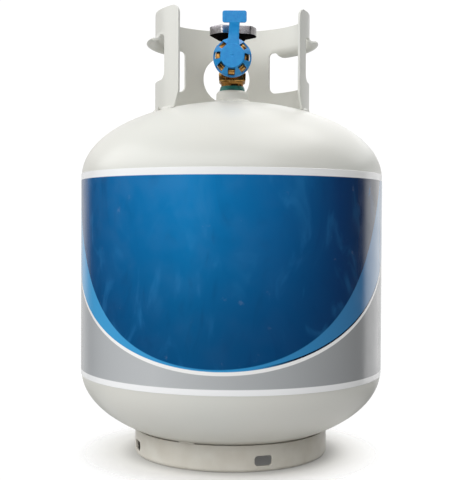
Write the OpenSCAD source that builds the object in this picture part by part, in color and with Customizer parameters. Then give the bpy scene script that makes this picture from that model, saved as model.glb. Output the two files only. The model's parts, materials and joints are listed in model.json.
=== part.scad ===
// Refillable steel propane cylinder with a wrapped collar, a foot ring, a printed sleeve
// and a handwheel valve with an overfill float, a dip tube and a relief valve.
// Millimetres, +Z up, origin at the centre of the foot ring on the floor.
// The valve outlet points along -Y. Azimuths are counted from -Y towards +X.

/* [Tank] */
// Outer radius of the steel shell
body_r = 154.5; // [150:0.5:160]
// Height of the highest point of the upper head
dome_top = 361; // [355:1:370]
// Height of the lowest point of the lower head
dome_bottom = 9; // [8:0.5:12]
// Thickness of the shell plate
wall = 2.2; // [2:0.1:3]
// Thickness of the printed sleeve
sleeve_t = 0.5; // [0.3:0.1:0.8]
// Height of the sleeve's lower edge
sleeve_low = 82.8; // [80:0.2:90]
// Height of the sleeve's upper edge
sleeve_high = 286; // [280:0.5:290]

/* [Foot ring] */
// Outer radius of the foot ring
foot_r = 99.3; // [95:0.1:105]
// Thickness of the foot ring plate
foot_t = 2.5; // [2:0.1:3]
// Width of the flange that the ring's lower edge is turned in to
foot_flange = 9; // [6:0.5:12]
// Width of a vent slot along the ring
slot_w = 17.5; // [12:0.5:24]
// Height of a vent slot
slot_h = 9.6; // [6:0.2:12]
// Height of the middle of the vent slots
slot_z = 10.8; // [9:0.2:14]
// Azimuth of the first vent slot
slot_az = 18.5; // [0:0.5:45]

/* [Collar] */
// Outer radius of the collar
collar_r = 80; // [78:0.5:84]
// Thickness of the collar plate
collar_t = 2.5; // [2:0.1:3]
// Height of the collar's top edge
collar_top = 451; // [445:0.5:455]
// Azimuth of the collar's plane of symmetry
collar_turn = 5; // [-10:0.5:10]
// Front opening, degrees to the left of the plane of symmetry
opening_left = 46.4; // [40:0.2:52]
// Front opening, degrees to the right of the plane of symmetry
opening_right = 52.2; // [40:0.2:54]
// Hand hole's near end, degrees from the plane of symmetry
hand_near = 63.5; // [60:0.5:66]
// Hand hole's far end, degrees from the plane of symmetry
hand_far = 143.4; // [138:0.2:148]
// Height of the hand holes' lower edge
hand_low = 380; // [375:1:385]
// Height at which the grip lip leaves the plate
hand_high = 429; // [425:0.5:432]
// Corner radius of the hand holes
hand_corner = 8; // [4:0.5:10]
// Radius of the round hole at the back
back_r = 26; // [20:0.5:28]
// Height of the round hole's centre
back_z = 397; // [394:0.5:400]
// Half-round drain notches in the foot, degrees from the plane of symmetry
drain_az = 73; // [68:0.5:78]

/* [Valve] */
// Height of the outlet's axis
outlet_z = 402; // [401:0.2:403]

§

→ **To do**
Give nothing but the number of lines containing the string "part".

→ **Written solution**
2